What makes the DRC different than other digital repository systems?

The Ohio Digital Resource Commons builds on the strength of acting in concert with other educational and cultural institutions in the state. Individually, we share the same need to save, discover and share content across the community, yet we may not possess the same capacity to address that need. The DRC, as one of the pillars of the Ohio Digital Commons for Education, represents a pooling of resources to maximize the availability and use of valuable content in our state.

At the same time, we recognize the need for institutions and communities to store and present content in a manner consistent with local practice. While we all are sharing one actual content repository, the software can be set up to present the content the way each institution and community prefers.

The DRC represents a commitment to content access and preservation that is different from other options. As a state agency, OhioLINK values preservation of the scholarly record and long-term, open access to knowledge.

How does the DRC benefit administrators?

Administrators will appreciate the ability to utilize OhioLINK's disk space, staff and system and their institution's branding elements to develop local, state-of-the-art institutional and learning object repository capabilities. Many institutions would not have the expertise or financial means of having these capabilities otherwise.

What benefits does the DRC offer to faculty and researchers?

Faculty members, researchers and other contributors will appreciate being able to store, share and preserve their research, digital learning objects and publications. The DRC enables faculty and researchers to distribute research results to worldwide audiences quickly.which will likely lead to increased visibility and impact.or limit availability to a single colleague. Faculty will also appreciate a central resource for finding learning objects and course materials from colleagues statewide. The DRC also enables contributors to maintain ownership of their work and permanently control who sees it.

What benefits does the DRC offer to students?
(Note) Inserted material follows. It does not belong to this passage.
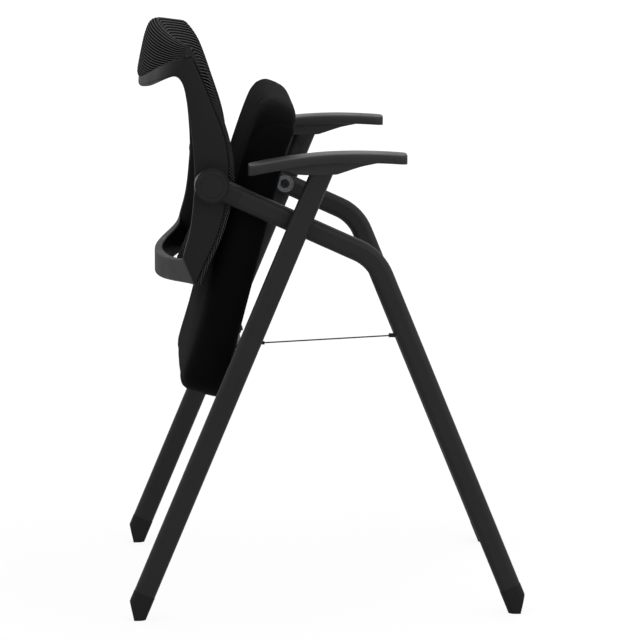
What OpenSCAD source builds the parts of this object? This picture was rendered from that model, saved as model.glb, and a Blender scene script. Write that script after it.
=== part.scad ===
// Nesting armchair: bent oval tube frame, flip-up upholstered seat and a mesh back that flexes at two hubs.
// Origin on the floor midway between the feet: +X is the front, +Y the sitter's left, +Z up.
// It stands as photographed, with the seat folded up against the back.

/* [Tube frame] */
// Front to back reach of the feet
foot_span = 564; // [520:1:620]
// Distance between the centre planes of the rear legs
leg_pitch = 545; // [530:1:600]
// Wide side of the flat oval tube
tube_w = 31; // [28:0.5:34]
// Narrow side of the flat oval tube
tube_t = 18; // [16:0.5:20]
// Wall of the tube
tube_wall = 1.6; // [1.2:0.1:2.2]
// Lean of the rear legs, degrees
rear_lean = 22.7; // [21:0.1:24]
// Lean of the front legs, degrees
front_lean = 22.2; // [20:0.1:24]
// Fall of the side tubes towards the front, degrees
side_fall = 24.4; // [22:0.1:27]
// Height at which the side tube and the front leg would meet in a corner
bend_z = 513; // [490:1:530]
// Centre line radius of the front bend
bend_r = 69; // [55:1:85]
// Height of the cut tops of the rear legs, under the arms
leg_top_z = 635; // [620:1:650]
// Gap between a rear leg and the side tube that crosses it, filled by a spacer
cross_gap = 4; // [3:0.5:5]

/* [Feet] */
// Height of the outer corner of a foot
foot_corner_h = 27; // [20:1:32]
// How far the foot is cut back below that corner
foot_cut = 6; // [3:0.5:9]
// Height of the seam between foot and tube
foot_seam_h = 37; // [34:1:44]
// Depth of a plug inside its tube
plug_len = 28; // [20:1:40]
// Clearance round a plug inside its tube
plug_clear = 0.15; // [0.1:0.05:0.3]

/* [Armrests] */
// Length of an arm pad
arm_len = 222; // [200:1:240]
// Width of an arm pad
arm_w = 50; // [42:1:58]
// Thickness of an arm pad at its rear end
arm_pad_t = 14.5; // [12:0.5:18]
// Height of the highest point of an arm pad
arm_top_z = 666; // [662:1:678]
// How far the rear end of the pad lies below its highest point
arm_drop = 17; // [12:1:22]
// How far the rear end of the pad lies behind the leg's centre line at the cut top
arm_back = 102; // [90:1:112]
// Length of the support under the pad
arm_web_len = 136; // [120:1:150]
// Width of the support under the pad
arm_web_w = 24; // [20:1:30]
// Depth of the support below the pad, at the leg
arm_web_h = 17; // [14:1:20]

/* [Seat] */
// Front to back length of the seat
seat_len = 440; // [415:1:446]
// Clearance between the cushion's side and the inner face of a rear leg
seat_side_gap = 34.5; // [31.5:0.5:43.5]
// Thickness of the cushion at its edge
seat_t = 58; // [52:1:64]
// Rise of the cushion's middle above its edge
seat_crown = 10; // [4:1:12]
// Lean of the folded seat from the vertical, degrees
seat_lean = 14.6; // [13:0.1:16]
// Travel of the seat from folded to in use, degrees
seat_travel = 73; // [65:1:76]
// Height of the seat's axle
pivot_z = 354; // [340:1:365]
// How far the axle lies in front of the leg's centre line
pivot_forward = 5; // [2:0.5:6]
// Reach of the seat behind its axle
seat_tail = 64; // [54:0.5:70]
// Distance from the axle's centre to the underside of the seat
axle_drop = 12.5; // [12.2:0.1:14.4]
// Thickness of the seat board
board_t = 10; // [8:1:14]
// Margin of the cushion round the board
board_margin = 22; // [18:1:30]
// Diameter of the axle tube
axle_d = 16; // [14:0.5:16.5]
// Distance from the cushion's side to the centre of a hinge bracket
bracket_inset = 79; // [64:1:99]
// Width of a hinge bracket
bracket_w = 34; // [28:1:40]

/* [Back] */
// Distance from the crossing with the rear leg back to the hub's centre, along the tube
hub_reach = 133.7; // [127:0.1:139]
// Diameter of the hub barrel
hub_d = 50; // [46:0.5:54]
// Distance from the hub's centre to the seam between knuckle and tube
knuckle_len = 43; // [38:1:50]
// Diameter of the hub bolt
hub_bolt_d = 10; // [8:0.5:12]
// Thickness of the back frame's rails
rail_t = 17; // [14:0.5:19]
// Height of the rails
rail_h = 323; // [305:1:335]
// Height of the rails' lower ends above the floor
rail_z = 474; // [468:1:482]
// How far the rails' front edge bulges in front of the hub's centre
rail_reach = 24.5; // [22:0.5:26]
// How far the top rail bows to the rear between the side rails
top_bow = 69; // [58:1:78]
// Height of the top rail
top_rail_h = 20; // [17:1:26]
// How far the middle of the top rail droops
top_droop = 43; // [36:1:50]
// How far the lower rail bows to the rear between the side rails
low_bow = 56; // [46:1:62]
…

The Ohio Digital Resource Commons provides students with a versatile resource for sharing and showcasing theses, dissertations and other research projects as well as accessing course materials, research and learning objects to support their learning.
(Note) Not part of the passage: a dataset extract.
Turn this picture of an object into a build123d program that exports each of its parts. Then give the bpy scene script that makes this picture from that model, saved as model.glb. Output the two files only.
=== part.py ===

What is an institution in the DRC?

An institution in the DRC is typically a university or college with full membership in the OhioLINK consortium. Additionally, an institution can mean other Ohio contributors with content and courseware to be saved and shared like the K-12 community or other non-profit, educational organizations.

What is a community in the DRC?

A community is a group within an institution or among institutions. It should be a scholarly unit, such as a school, department, institute or center that produces research or educational materials, has long-term stability and can assume responsibility for setting policy for content under the stewardship of the community.

Who is participating in the DRC?

Wright State University was the first institution to add materials to the DRC, beginning in 2007. Since then more than 20 institutions have started contributing to the commons. A wide variety of collections are in development including an archive of narratives exploring the literacy practices and values of U.S. citizens, Bowling Green State University's Nickel Weekly novels from the late 1800s and early 1900s, cartoons by R.M. Brinkerhoff from the University of Toledo, and much more.

Who can participate?

All OhioLINK member institutions are automatically eligible to create their own Digital Resource Commons. In addition, OhioLINK will work to incorporate the K-12 community and other Ohio educational institutions. Interested institutions are encouraged to contact John Davison, OhioLINK's assistant director for DRC development, at john@ohiolink.edu or 614-485-6755.

What kind of content can I contribute to the DRC?

The Ohio Digital Resource Commons supports virtually all types and quantities of content including documents, such as articles, preprints, working papers, technical reports, conference papers, theses, dissertations, images and data sets. It also supports a virtually unlimited variety of digital file types and formats including audio, video, streaming video, multimedia presentations, animations, simulations, learning objects and Web pages. A large storage area network allows for virtually unlimited storage space.

Content in the DRC may or may not be peer-reviewed. Communities will determine the criteria contributions to their DRC must meet and the type of review those contributions receive. There will be no central review or approval of materials being submitted unless there is an exceptional situation.

Will you really host all my content in the DRC?

Yes. A large storage area network will allow for virtually unlimited storage space.

Why should I trust the DRC with my content?

Regular offsite tape and disk backup will ensure the long-term safety, security and preservation of content contributed to the commons. DRC servers are located close to the center of OARnet, ensuring maximum availability and speed. The DRC offers not only a promise of high availability for today's needs, but also the commitment to long-term preservation of your content. Ohio's academic libraries have come together to create this preservation solution for digital content, because we believe that acting in concert is the best way to successfully safeguard Ohio's digital research.

Can content be updated in the DRC?

Yes. Communities will determine what is updated based on the nature of the content and if multiple or the latest versions are retained.

How does submitting content to the DRC affect my copyright?

In accepting content for the Ohio Digital Resource Commons, OhioLINK only obtains a non-exclusive right to make the content available for personal, research and educational purposes to the chosen user access level. Ownership of the content remains with the institution or contributor as determined locally. Choosing a copyright license is quick and simple, as authors can specify a Creative Commons license when contributing an item to the DRC.

Does the DRC accept metadata for items that are not submitted to or contained in the repository (e.g. virtual items)?

The primary intent of the Digital Resource Commons is to store metadata (data about data) and the objects described. It will also act as a vehicle to locate digital content from Ohio Institutions, regardless of where that content is stored.